Nirvana Sutra Transformation: Pleading for Relics, Mogao Cave 148 west wall

Surrounding the Nirvana statue are huge paintings of Nirvana sutra in strips, spanning the whole of the south, west and north walls. They depict the historical and fragmented mythological stories of Sakyamuni’s Parinirvana, based on the Mahaparinirvana Sutra. The set of murals is about 2.50 meters high, and 23 meters long. The paintins include 10 set of scenes, 66 storylines, and more than 500 human characters and animals, making them the largest painting of Nirvana Sutra among the Dunhuang murals. The entire painting was laid out in harmonious compositions, and is magnificent, vivid, and colorful, featuring elegant landscapes and refined architectures. It is pleasing to the eyes and a wonder to appreciate. It also has 66 title inscriptions written in ink, which provide precious first-hand data for interpretation.

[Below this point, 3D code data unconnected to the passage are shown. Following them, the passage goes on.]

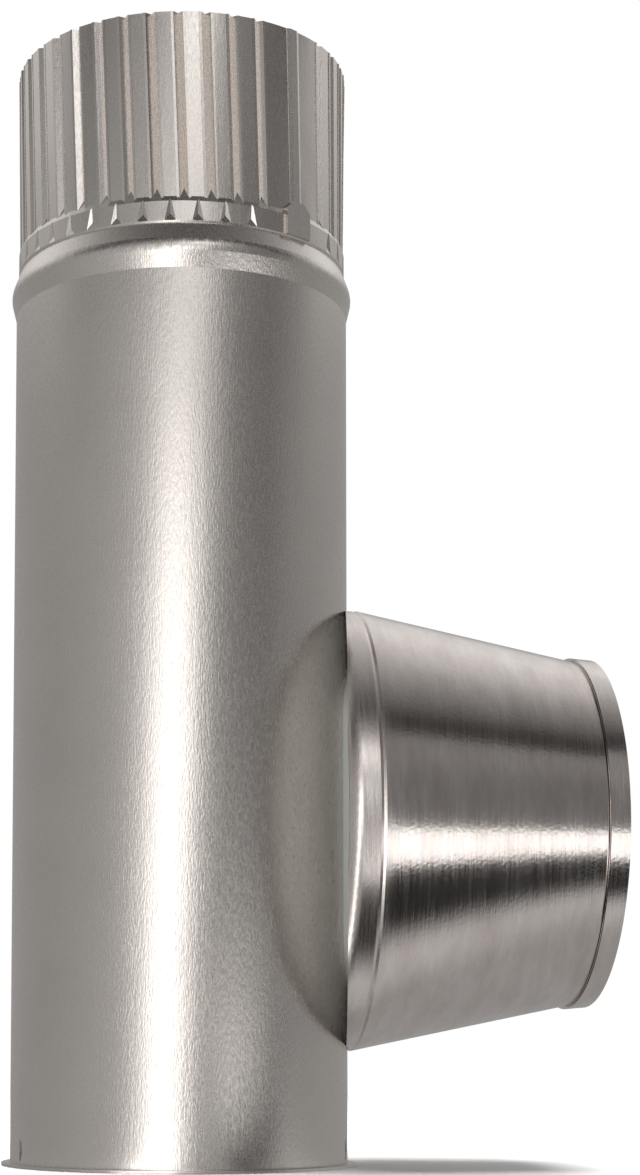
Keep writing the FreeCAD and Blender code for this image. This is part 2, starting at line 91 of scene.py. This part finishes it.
def add(tree, kind, inputs=None, stops=None, **settings):
    """Add a shader node and give back its outputs.

    Inputs are plain values or outputs to link. Stops are a ramp's places and grey levels.
    """
    node = tree.nodes.new("ShaderNode" + kind)
    for name, value in settings.items():
        setattr(node, name, value)
    for name, value in (inputs or {}).items():
        if isinstance(value, bpy.types.NodeSocket):
            tree.links.new(value, node.inputs[name])
        else:
            node.inputs[name].default_value = value
    if stops:
        marks = node.color_ramp.elements
        marks.remove(marks[1])
        marks[0].position = stops[0][0]
        marks[0].color = grey(stops[0][1])
        for position, level in stops[1:]:
            marks.new(position).color = grey(level)
    return node.outputs


def rolled_sheet(name, tone, pale, rough, streak_size, speck_size, bare=1.0):
    """Rolled aluminium, bare or partly under a dull film.

    Streaks and specks are noise cells with their X, Y and Z sizes in millimetres. Real grain is
    finer than a pixel, so both are drawn as coarse as they need to be to show.
    """
    mottle_size = 26.32
    unpressed_height = cad_high[2] - 0.0714
    pressed_height = cad_high[2] - 0.0634
    streak_depth = 0.0003
    speck_depth = 0.00012
    material = new_material(name)
    tree = material.node_tree
    place = add(tree, "TexCoord")["Object"]
    streak_place = add(tree, "Mapping", {
        "Vector": place, "Scale": per_metre(streak_size),
    })["Vector"]
    streaks = add(tree, "TexNoise", {
        "Vector": streak_place, "Scale": 1.0, "Detail": 3.0, "Roughness": 0.6,
    })["Fac"]
    speck_place = add(tree, "Mapping", {
        "Vector": place, "Scale": per_metre(speck_size),
    })["Vector"]
    specks = add(tree, "TexNoise", {
        "Vector": speck_place, "Scale": 1.0, "Detail": 2.0, "Roughness": 0.6,
    })["Fac"]
    mottle = add(tree, "TexNoise", {
        "Vector": place, "Scale": 1000 / mottle_size, "Detail": 3.0, "Roughness": 0.55,
    })["Fac"]
    tint = add(tree, "Mix", {
        "Factor": mottle, "A": colour(tone), "B": colour(pale),
    }, data_type="RGBA")["Result"]
    height = add(tree, "SeparateXYZ", {"Vector": place})["Z"]
    speck_strength = add(tree, "MapRange", {
        "Value": height, "From Min": unpressed_height, "From Max": pressed_height,
        "To Min": 0.55, "To Max": 0.18,
    })["Result"]
    streaked = add(tree, "Bump", {
        "Height": streaks, "Strength": 0.09, "Distance": streak_depth,
    })["Normal"]
    specked = add(tree, "Bump", {
        "Height": specks, "Strength": speck_strength, "Distance": speck_depth, "Normal": streaked,
    })["Normal"]
    spread = add(tree, "MapRange", {
        "Value": specks, "From Min": noise_low, "From Max": noise_high,
        "To Min": rough - 0.05, "To Max": rough + 0.06,
    })["Result"]
    skin = add(tree, "BsdfPrincipled", {
        "Base Color": tint, "Metallic": bare, "Roughness": spread, "Normal": specked,
    })["BSDF"]
    add(tree, "OutputMaterial", {"Surface": skin})
    return material


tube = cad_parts["duct_tube"]
tube.data.materials[0] = rolled_sheet(
    "rolled_aluminium", "#d6cfca", "#e4ddd6", 0.25,
    streak_size=(2.381, 2.381, 111.1), speck_size=(0.4348, 0.4348, 1.923),
)


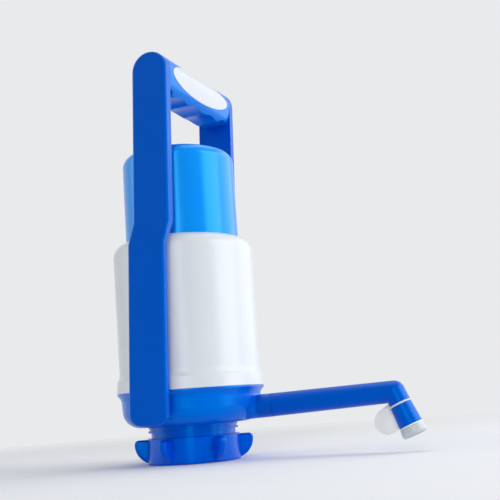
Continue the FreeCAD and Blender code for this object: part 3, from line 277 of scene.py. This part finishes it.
# The grip's lighter azure, 0078E0, is painted light: the same plastic as the arms, brighter where it
# faces the lamps.
painted_grip_light = add(arm_tree, "ShaderNodeMath", {0: between_arms, 1: high_up}, operation="MULTIPLY")
second_shade(arm_blue, "0078E0", painted_grip_light.outputs[0])
on_stub = share_along(cup_blue.node_tree, "X", STUB_START, STUB_START + BLEND)
second_shade(cup_blue, "0048C0", on_stub)

# %% [markdown]
# ## Natural polyethylene
# The nozzle's tip has no pigment. Unpigmented polyethylene is milky: light goes in, scatters and comes
# out again, so the wall glows and the edges look clearer than the middle. A small transmission share
# with a fairly high roughness gives the milk, and a subsurface share gives the glow.

# %% Milky clear plastic
STREAK = 4.55 * MM


def natural_polyethylene(name):
    """Milky plastic that some light passes through."""
    material, tree = empty_material(name)
    place = add(tree, "ShaderNodeTexCoord").outputs["Object"]
    streaks = add(tree, "ShaderNodeTexNoise", {"Vector": place, "Scale": 1 / STREAK, "Detail": 3.0})
    colour = add(
        tree,
        "ShaderNodeMix",
        {"Factor": streaks.outputs["Fac"], "A": linear("CBD4DA"), "B": linear("D5DCE1")},
        data_type="RGBA",
    )
    haze = add(
        tree,
        "ShaderNodeMapRange",
        {
            "Value": streaks.outputs["Fac"],
            "From Min": 0.3,
            "From Max": 0.7,
            "To Min": 0.26,
            "To Max": 0.32,
        },
    )
    ripple = add(
        tree,
        "ShaderNodeBump",
        {"Height": streaks.outputs["Fac"], "Strength": 0.01, "Distance": 0.1 * MM},
    )
    shader = add(
        tree,
        "ShaderNodeBsdfPrincipled",
        {
            "Base Color": colour.outputs["Result"],
            "Roughness": haze.outputs[0],
            "Normal": ripple.outputs["Normal"],
            "IOR": 1.51,
            "Transmission Weight": 0.2,
            "Subsurface Weight": 0.4,
            "Subsurface Radius": (0.003, 0.003, 0.003),
            "Subsurface Scale": 1.0,
        },
    )
    add(tree, "ShaderNodeOutputMaterial", {"Surface": shader.outputs["BSDF"]})
    print(name, "with a cell of", round(STREAK / MM, 1), "mm")
    return material


clear_milky = natural_polyethylene("polyethylene unpigmented milky")

# %% [markdown]
# ## Rubber
# The bellows, the flaps and the seals are black nitrile rubber. Rubber is moulded with a dusting of
# talc, which leaves it matte with a faint grey bloom in patches of a few millimetres.

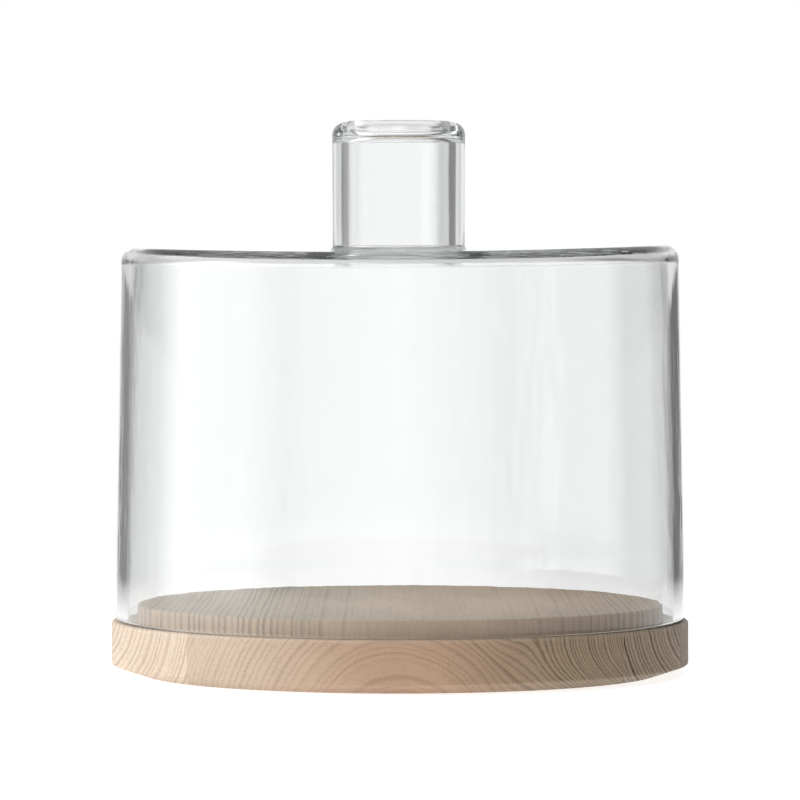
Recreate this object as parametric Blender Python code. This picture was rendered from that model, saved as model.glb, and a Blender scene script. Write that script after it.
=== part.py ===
"""Cake stand: a round ash base with a raised platform, and a glass dome that lifts off it.

Run with:  blender --background --python part.py

Sizes are in metres, +Z is up, and the origin is the centre of the base's underside.
The base is a disc of edge-glued ash staves with an undercut foot. A thinner ash disc, glued on
top, makes the raised platform. The dome is blown glass and stands on the ledge around the
platform. Its handle is a thick glass tube, fused to the crown, with a lip that turns inwards.
"""
import math

import bmesh
import bpy
from mathutils import Vector

# --- Clearances ---------------------------------------------------------------------------

GLUE_GAP = 0.0003            # between faces that are glued, fused or resting on each other

# --- Ash base -----------------------------------------------------------------------------

BASE_DIAMETER = 0.260
BASE_THICKNESS = 0.0240      # from the table to the ledge that the dome stands on
FOOT_UNDERCUT = 0.0138       # how far the foot steps in under the rim of the base
FOOT_HEIGHT = 0.0058         # height of the slanted undercut
BASE_EDGE_RADIUS = 0.0012    # softened upper edge

LEFT_STAVE_WIDTH = 0.0376    # widths are taken across the disc, from its edge inwards
RIGHT_STAVE_WIDTH = 0.0271
EDGE_STAVE_WIDTH = 0.0052    # a last narrow stave outside the right-hand one

# --- Raised platform ----------------------------------------------------------------------

PLATFORM_HEIGHT = 0.0078     # above the ledge
PLATFORM_EDGE_RADIUS = 0.0008
DOME_TO_PLATFORM = 0.0053    # gap all round, so that the dome drops on without touching

# --- Glass dome ---------------------------------------------------------------------------

LEDGE_MARGIN = 0.0022        # ledge that shows outside the dome's rim
DOME_HEIGHT = 0.1670         # rim to the top of the crown
DOME_WALL = 0.0042
DOME_RIM_TUCK = 0.0002       # the rim is drawn in a little below the widest line
BELLY_HEIGHT = 0.0210        # widest line, above the rim
DOME_TAPER = 0.0026          # radius lost from the widest line up to the shoulder
SHOULDER_RADIUS = 0.0060     # outer rounding between the wall and the crown
RIM_RADIUS = 0.0012          # fire-polished rim

# --- Glass handle -------------------------------------------------------------------------

HANDLE_DIAMETER = 0.0606     # over the lip
HANDLE_TAPER = 0.0006        # radius lost from the lip down to the foot
HANDLE_HEIGHT = 0.0572       # crown to the top of the lip
HANDLE_WALL = 0.0072
MOUTH_DIAMETER = 0.0400
LIP_THICKNESS = 0.0086       # depth of the inward lip
LIP_OUTER_RADIUS = 0.0064
LIP_INNER_RADIUS = 0.0036
THROAT_RADIUS = 0.0026       # under the lip, where it meets the bore
FOOT_FLARE = 0.0018          # the fused foot spreads this far over the crown

# --- Mesh fineness ------------------------------------------------------------------------

DISC_SEGMENTS = 80
DOME_SEGMENTS = 80
HANDLE_SEGMENTS = 56
ARC_STEPS = 4
MERGE_DISTANCE = 0.000001

# --- Heights and radii that follow --------------------------------------------------------

BASE_RADIUS = BASE_DIAMETER / 2
DOME_RADIUS = BASE_RADIUS - LEDGE_MARGIN
DOME_RIM_RADIUS = DOME_RADIUS - DOME_RIM_TUCK
PLATFORM_RADIUS = DOME_RIM_RADIUS - DOME_WALL - DOME_TO_PLATFORM
PLATFORM_TOP = BASE_THICKNESS + PLATFORM_HEIGHT
RIM_Z = BASE_THICKNESS + GLUE_GAP
CROWN_Z = RIM_Z + DOME_HEIGHT
HANDLE_RADIUS = HANDLE_DIAMETER / 2
BORE_RADIUS = HANDLE_RADIUS - HANDLE_WALL
HANDLE_FOOT_Z = CROWN_Z + GLUE_GAP
HANDLE_TOP_Z = CROWN_Z + HANDLE_HEIGHT

ASH_PALE = (0.60, 0.44, 0.30)
ASH_PINK = (0.55, 0.36, 0.24)
ASH_DARK = (0.42, 0.30, 0.20)
ASH_TOP = (0.64, 0.52, 0.40)
CLEAR_GLASS = (0.95, 0.97, 0.97)


def clear_scene():
    """Removes every object, so that the model starts from nothing."""
    for old in list(bpy.data.objects):
        bpy.data.objects.remove(old, do_unlink=True)


def make_material(name, colour, roughness, transmission=0.0):
    """A Principled material for one sub-part."""
    material = bpy.data.materials.new(name)
    material.use_nodes = True
    shader = material.node_tree.nodes["Principled BSDF"]
    shader.inputs["Base Color"].default_value = (*colour, 1.0)
    shader.inputs["Roughness"].default_value = roughness
    shader.inputs["Metallic"].default_value = 0.0
    shader.inputs["Transmission Weight"].default_value = transmission
    return material


def round_corner(before, corner, after, radius):
    """Points of the arc that rounds one corner of an outline."""
    to_before = before - corner
    to_after = after - corner
    half_angle = to_before.angle(to_after) / 2
    setback = radius / math.tan(half_angle)
    start = corner + to_before.normalized() * setback
    end = corner + to_after.normalized() * setback
    bisector = (to_before.normalized() + to_after.normalized()).normalized()
    centre = corner + bisector * (radius / math.sin(half_angle))
    points = []
    for step in range(ARC_STEPS + 1):
        spoke = (start - centre).slerp(end - centre, step / ARC_STEPS)
        points.append(centre + spoke.normalized() * radius)
    return points


def outline(corners):
    """Turns (radius, z, rounding) corners into the points of a lathe profile."""
    flat = [Vector((radius, height)) for radius, height, _ in corners]
    points = []
    for index, (_, _, rounding) in enumerate(corners):
        if rounding == 0:
            points.append(flat[index])
            continue
        before = flat[index - 1]
        after = flat[(index + 1) % len(flat)]
        points.extend(round_corner(before, flat[index], after, rounding))
    return points


def turned(corners, segments, closed):
    """Spins a profile around +Z. A closed profile makes a ring, an open one starts and ends on Z."""
    mesh = bmesh.new()
    verts = [mesh.verts.new((point.x, 0.0, point.y)) for point in outline(corners)]
    edges = [mesh.edges.new(pair) for pair in zip(verts, verts[1:])]
    if closed:
        edges.append(mesh.edges.new((verts[-1], verts[0])))
    bmesh.ops.spin(
        mesh, geom=verts + edges, cent=(0, 0, 0), axis=(0, 0, 1),
        angle=math.tau, steps=segments, use_duplicate=False,
    )
    bmesh.ops.remove_doubles(mesh, verts=mesh.verts, dist=MERGE_DISTANCE)
    bmesh.ops.recalc_face_normals(mesh, faces=mesh.faces)
    if mesh.calc_volume(signed=True) < 0:
        bmesh.ops.reverse_faces(mesh, faces=mesh.faces)
    return mesh


def keep_between(mesh, low_x, high_x):
    """Saws a disc down to the slice between two upright planes, and closes the sawn faces."""
    for plane_x, outward in ((low_x, -1.0), (high_x, 1.0)):
        if plane_x is None:
            continue
        cut = bmesh.ops.bisect_plane(
            mesh, geom=mesh.verts[:] + mesh.edges[:] + mesh.faces[:], dist=MERGE_DISTANCE,
            plane_co=(plane_x, 0, 0), plane_no=(outward, 0, 0), clear_outer=True,
        )
        rim = [item for item in cut["geom_cut"] if isinstance(item, bmesh.types.BMEdge)]
        bmesh.ops.contextual_create(mesh, geom=rim)
    bmesh.ops.recalc_face_normals(mesh, faces=mesh.faces)


def place(name, mesh, material, parent):
    """Makes a smooth-shaded object out of a mesh under its body's empty."""
    data = bpy.data.meshes.new(name)
    mesh.to_mesh(data)
    mesh.free()
    data.shade_smooth()
    data.set_sharp_from_angle(angle=math.radians(35))
    data.materials.append(material)
    piece = bpy.data.objects.new(name, data)
    bpy.context.scene.collection.objects.link(piece)
    piece.parent = parent
    return piece


def body_empty(name):
    """The empty that carries the pieces which move together."""
    empty = bpy.data.objects.new(name, None)
    bpy.context.scene.collection.objects.link(empty)
    return empty


def base_blank():
    """The whole base disc, before it is divided into staves."""
    foot_radius = BASE_RADIUS - FOOT_UNDERCUT
    corners = [
        (0, BASE_THICKNESS, 0),
        (BASE_RADIUS, BASE_THICKNESS, BASE_EDGE_RADIUS),
        (BASE_RADIUS, FOOT_HEIGHT, 0),
        (foot_radius, 0, 0),
        (0, 0, 0),
    ]
    return turned(corners, DISC_SEGMENTS, closed=False)


def add_base_staves(parent):
    """The four ash staves of the base, sawn out of the disc with a glue line between them."""
    left_joint = -BASE_RADIUS + LEFT_STAVE_WIDTH
    edge_joint = BASE_RADIUS - EDGE_STAVE_WIDTH
    right_joint = edge_joint - RIGHT_STAVE_WIDTH
    half_gap = GLUE_GAP / 2
    staves = [
        ("base_stave_left", None, left_joint - half_gap, ASH_PALE),
        ("base_stave_centre", left_joint + half_gap, right_joint - half_gap, ASH_PINK),
        ("base_stave_right", right_joint + half_gap, edge_joint - half_gap, ASH_DARK),
        ("base_stave_edge", edge_joint + half_gap, None, ASH_DARK),
    ]
    for name, low_x, high_x, colour in staves:
        mesh = base_blank()
        keep_between(mesh, low_x, high_x)
        place(name, mesh, make_material(name, colour, 0.6), parent)


def add_platform(parent):
    """The raised ash disc that the cake stands on, glued to the middle of the base."""
    corners = [
        (0, PLATFORM_TOP, 0),
        (PLATFORM_RADIUS, PLATFORM_TOP, PLATFORM_EDGE_RADIUS),
        (PLATFORM_RADIUS, BASE_THICKNESS + GLUE_GAP, 0),
        (0, BASE_THICKNESS + GLUE_GAP, 0),
    ]
    mesh = turned(corners, DISC_SEGMENTS, closed=False)
    place("cake_platform", mesh, make_material("cake_platform", ASH_TOP, 0.6), parent)


def add_glass_dome(parent):
    """The blown bell: a tapering wall, a rounded shoulder and a level crown, open underneath."""
    belly_z = RIM_Z + BELLY_HEIGHT
    shoulder = DOME_RADIUS - DOME_TAPER
    inner_shoulder = SHOULDER_RADIUS - DOME_WALL
    corners = [
        (0, CROWN_Z, 0),
        (shoulder, CROWN_Z, SHOULDER_RADIUS),
        (DOME_RADIUS, belly_z, 0),
        (DOME_RIM_RADIUS, RIM_Z, RIM_RADIUS),
        (DOME_RIM_RADIUS - DOME_WALL, RIM_Z, RIM_RADIUS),
        (DOME_RADIUS - DOME_WALL, belly_z, 0),
        (shoulder - DOME_WALL, CROWN_Z - DOME_WALL, inner_shoulder),
        (0, CROWN_Z - DOME_WALL, 0),
    ]
    mesh = turned(corners, DOME_SEGMENTS, closed=False)
    place("glass_dome", mesh, make_material("glass_dome", CLEAR_GLASS, 0.02, 1.0), parent)


def add_glass_handle(parent):
    """The fused handle: a thick tube with a flared foot and a lip turned in over the bore."""
    mouth = MOUTH_DIAMETER / 2
    lip_under_z = HANDLE_TOP_Z - LIP_THICKNESS
    waist = HANDLE_RADIUS - HANDLE_TAPER
    corners = [
        (mouth, HANDLE_TOP_Z, LIP_INNER_RADIUS),
        (HANDLE_RADIUS, HANDLE_TOP_Z, LIP_OUTER_RADIUS),
        (waist, HANDLE_FOOT_Z + FOOT_FLARE, 0),
        (waist + FOOT_FLARE, HANDLE_FOOT_Z, 0),
        (BORE_RADIUS, HANDLE_FOOT_Z, 0),
        (BORE_RADIUS, lip_under_z, THROAT_RADIUS),
        (mouth, lip_under_z, 0),
    ]
    mesh = turned(corners, HANDLE_SEGMENTS, closed=True)
    place("glass_handle", mesh, make_material("glass_handle", CLEAR_GLASS, 0.02, 1.0), parent)


def build():
    """Makes every piece: the wooden base first, then the dome that lifts off along +Z."""
    clear_scene()
    base = body_empty("base_body")
    add_base_staves(base)
    add_platform(base)
    dome = body_empty("dome_body")
    add_glass_dome(dome)
    add_glass_handle(dome)


build()
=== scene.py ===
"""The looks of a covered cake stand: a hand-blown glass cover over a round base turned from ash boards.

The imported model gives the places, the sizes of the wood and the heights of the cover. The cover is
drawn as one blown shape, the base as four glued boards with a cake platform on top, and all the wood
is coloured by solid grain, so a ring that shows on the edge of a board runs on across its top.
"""

import logging
import math
from dataclasses import dataclass
from enum import Enum
from typing import Callable, Iterable, Optional

import bmesh
import bpy
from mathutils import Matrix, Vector, noise


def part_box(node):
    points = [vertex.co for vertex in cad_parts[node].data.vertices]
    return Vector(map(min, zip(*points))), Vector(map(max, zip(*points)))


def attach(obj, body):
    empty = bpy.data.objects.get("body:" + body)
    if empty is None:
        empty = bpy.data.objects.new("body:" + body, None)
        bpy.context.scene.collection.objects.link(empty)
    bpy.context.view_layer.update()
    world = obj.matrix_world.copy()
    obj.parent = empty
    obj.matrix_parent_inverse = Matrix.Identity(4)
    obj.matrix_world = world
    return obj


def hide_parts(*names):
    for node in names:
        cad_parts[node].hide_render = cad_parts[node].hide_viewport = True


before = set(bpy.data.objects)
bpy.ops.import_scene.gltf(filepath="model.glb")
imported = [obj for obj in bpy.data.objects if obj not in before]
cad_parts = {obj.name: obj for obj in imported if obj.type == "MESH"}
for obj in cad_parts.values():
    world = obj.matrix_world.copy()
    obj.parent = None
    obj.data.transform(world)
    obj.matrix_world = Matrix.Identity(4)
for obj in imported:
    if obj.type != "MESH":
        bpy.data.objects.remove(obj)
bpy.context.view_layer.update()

log = logging.getLogger("cake_stand")

# How far beside each rounding an extra ring keeps the flat next to it truly flat, in metres.
GUARD = 0.00015
# Edges that bend by more than these stay sharp, in degrees.
SHARP_WOOD = 35.0
SHARP_GLASS = 60.0
# A corner that bends by less than this stays a plain point, in degrees.
STRAIGHT_ENOUGH = 1.0
# A point this close to the axis or to a saw cut counts as lying on it, in metres.
TOUCHING = 1e-6
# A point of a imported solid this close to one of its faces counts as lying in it, in metres.
IN_FACE = 1e-5
# Plain white. As a tone it leaves the colour under it as it is.
WHITE = (1.0, 1.0, 1.0, 1.0)

Colour = tuple[float, float, float]
Shift = Callable[[Vector], Vector]


class Body(Enum):
    """The two things that part when the cover is lifted."""

    STAND = "base"
    COVER = "dome"


class Slot(Enum):
    """The material slots of the record, as noted on each finish."""

    PALE = "ash_pale"
    HEART = "ash_heart"
    DARK = "ash_dark"
    PLATFORM = "ash_platform"
    GLASS = "blown_glass"


# ---------------------------------------------------------------- turned shapes


@dataclass(frozen=True)
class Corner:
    """A corner of a turned outline: its distance from the axis, its height and its rounding."""

    radius: float
    height: float
    rounding: float = 0.0

    def point(self) -> Vector:
        """The corner as a 2-D point."""
        return Vector((self.radius, self.height))


def clamped(value: float) -> float:
    """Holds a value between 0 and 1."""
    return max(0.0, min(1.0, value))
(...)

Nirvana Sutra Transformation: Cremation, Mogao Cave 148 west wall
Nirvana Sutra Transformation: Eight Kings Dividing the Relics, Mogao Cave 148 west wall

There are also many other sutra transformation paintins in the cave, such as the “Medicine Buddha Sutra” and “Amitayurdhyana Sutra” transformations on the east wall of the main chamber, the “Maitreya Sutra” and portraits of Manjusri Bodhisattva and Samantabhadra Bodhisattva on the south and north walls. All of them are the largest scales among Dunhuang murals of the same themes. The “Gratitude Sutra” and “Devata Sutra” transformation on the ceiling of the hallway are innovative themes that first appeared in this cave among all Mogao Grottoes, and were later widely imitated in caves of later dynasties. The paintings in Cave 148 feature rich contents, exquisite technique and complex architectural compositions. The relative perspective of the background landscapes were treated with masterful skill and gorgeous colors. They boast important historical, artistic and religious values.